>> START COLLECTED MATERIAL
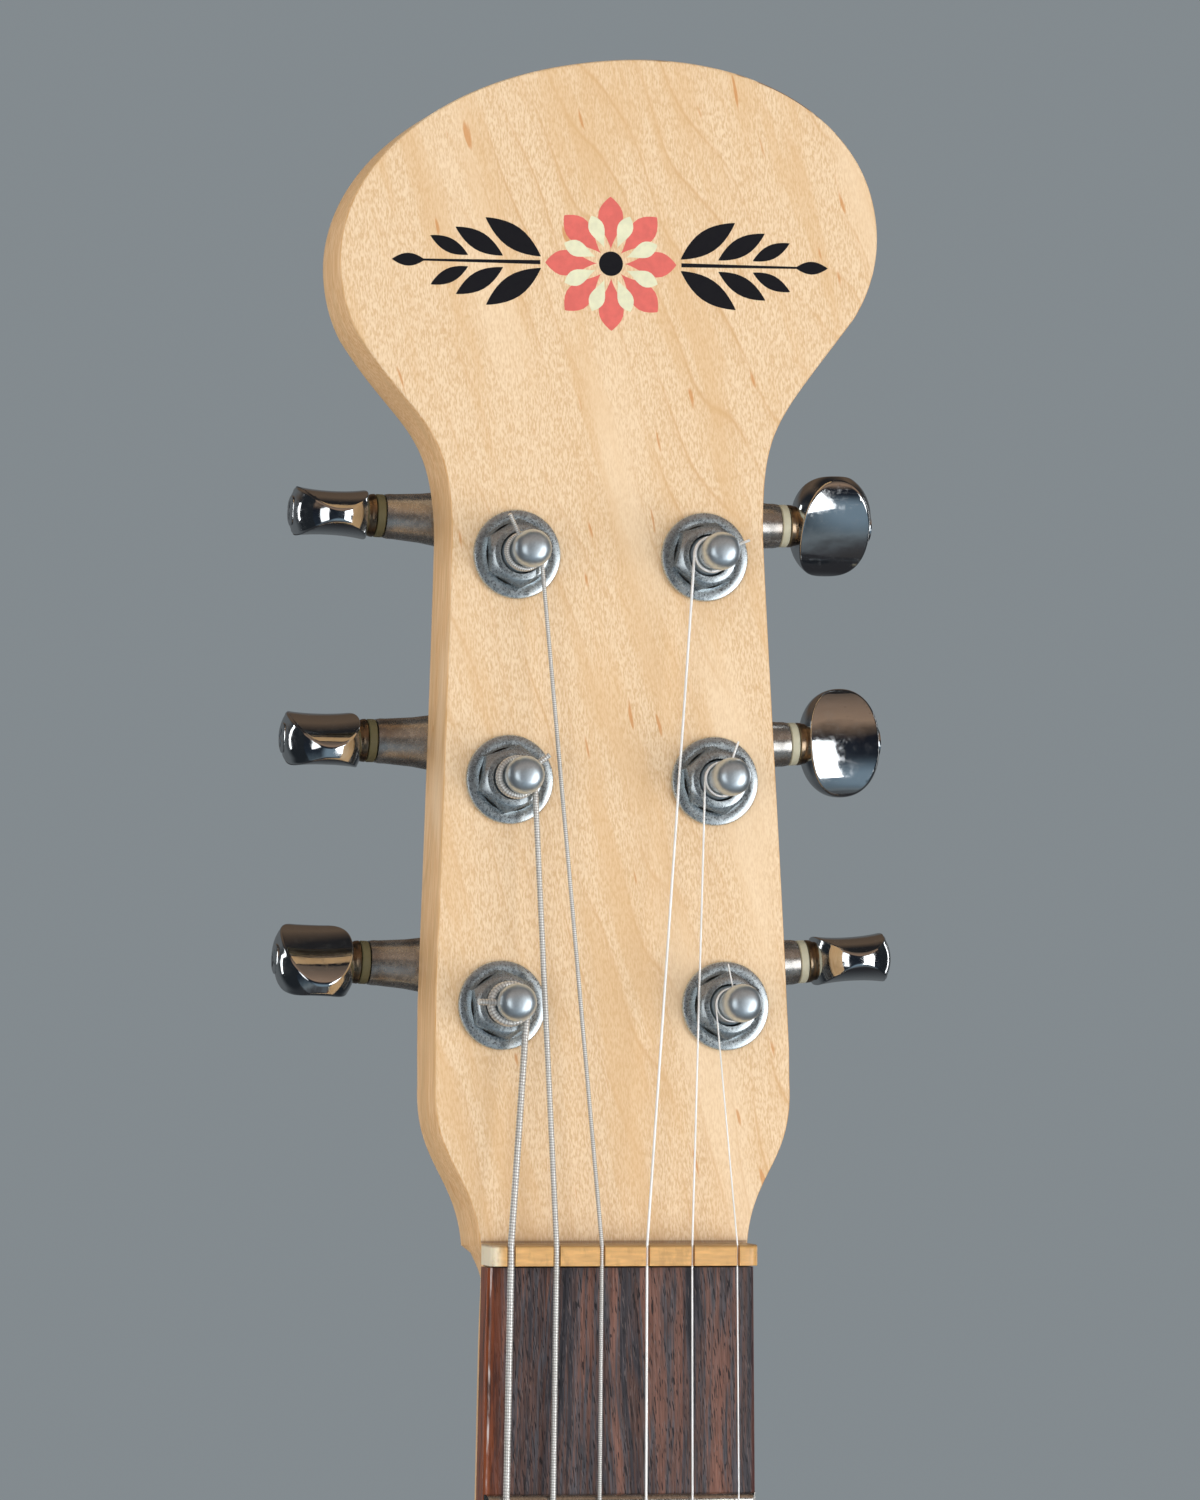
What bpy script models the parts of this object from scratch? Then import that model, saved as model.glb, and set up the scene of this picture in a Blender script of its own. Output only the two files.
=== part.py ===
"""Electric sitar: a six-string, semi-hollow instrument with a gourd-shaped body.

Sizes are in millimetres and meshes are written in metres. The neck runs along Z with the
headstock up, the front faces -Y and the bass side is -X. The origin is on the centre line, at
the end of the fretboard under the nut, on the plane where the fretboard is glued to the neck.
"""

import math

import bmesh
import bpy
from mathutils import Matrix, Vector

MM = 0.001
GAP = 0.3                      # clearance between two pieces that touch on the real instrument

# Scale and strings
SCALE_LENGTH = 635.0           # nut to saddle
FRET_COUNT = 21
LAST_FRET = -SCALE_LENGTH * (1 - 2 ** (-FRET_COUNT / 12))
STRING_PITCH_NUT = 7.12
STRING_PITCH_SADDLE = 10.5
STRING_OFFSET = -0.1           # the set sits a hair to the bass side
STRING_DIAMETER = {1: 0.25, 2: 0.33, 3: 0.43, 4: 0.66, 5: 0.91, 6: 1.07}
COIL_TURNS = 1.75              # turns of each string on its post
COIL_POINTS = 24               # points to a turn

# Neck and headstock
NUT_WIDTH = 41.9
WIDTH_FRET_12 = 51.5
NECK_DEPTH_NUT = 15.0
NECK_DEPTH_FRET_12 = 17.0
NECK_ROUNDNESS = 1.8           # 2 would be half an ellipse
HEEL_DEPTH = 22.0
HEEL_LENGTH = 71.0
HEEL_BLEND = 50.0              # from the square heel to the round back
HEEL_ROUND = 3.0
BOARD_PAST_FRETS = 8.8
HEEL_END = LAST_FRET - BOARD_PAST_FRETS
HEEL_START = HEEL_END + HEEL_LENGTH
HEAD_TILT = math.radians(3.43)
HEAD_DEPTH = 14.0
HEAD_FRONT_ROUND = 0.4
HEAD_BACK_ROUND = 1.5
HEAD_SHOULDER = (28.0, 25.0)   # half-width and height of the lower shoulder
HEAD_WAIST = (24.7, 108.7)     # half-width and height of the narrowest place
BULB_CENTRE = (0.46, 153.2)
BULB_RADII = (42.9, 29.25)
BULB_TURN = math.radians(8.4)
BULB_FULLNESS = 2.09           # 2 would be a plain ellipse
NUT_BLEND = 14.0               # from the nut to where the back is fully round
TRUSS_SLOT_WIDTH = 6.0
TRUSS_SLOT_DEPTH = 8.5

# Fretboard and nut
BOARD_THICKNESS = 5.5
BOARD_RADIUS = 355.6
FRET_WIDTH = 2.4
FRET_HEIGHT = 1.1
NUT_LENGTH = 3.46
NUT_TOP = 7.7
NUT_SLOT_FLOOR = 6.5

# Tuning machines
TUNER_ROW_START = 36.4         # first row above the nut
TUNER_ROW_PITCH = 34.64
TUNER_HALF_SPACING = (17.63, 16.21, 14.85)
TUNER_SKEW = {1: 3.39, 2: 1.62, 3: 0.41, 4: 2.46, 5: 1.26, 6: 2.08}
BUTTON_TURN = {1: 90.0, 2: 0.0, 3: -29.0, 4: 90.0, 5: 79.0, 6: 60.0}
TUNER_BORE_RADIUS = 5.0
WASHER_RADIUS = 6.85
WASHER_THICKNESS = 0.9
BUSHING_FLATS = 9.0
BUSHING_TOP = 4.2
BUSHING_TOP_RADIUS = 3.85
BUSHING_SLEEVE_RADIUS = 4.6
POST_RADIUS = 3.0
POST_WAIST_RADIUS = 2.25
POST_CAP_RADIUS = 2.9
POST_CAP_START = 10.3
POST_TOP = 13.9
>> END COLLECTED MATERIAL
:: WORK REQUIRED ::
Copy every line of the material in which the word "import" occurs.

:: TASK RESPONSE ::
What bpy script models the parts of this object from scratch? Then import that model, saved as model.glb, and set up the scene of this picture in a Blender script of its own. Output only the two files.
import math
import bmesh
import bpy
from mathutils import Matrix, Vector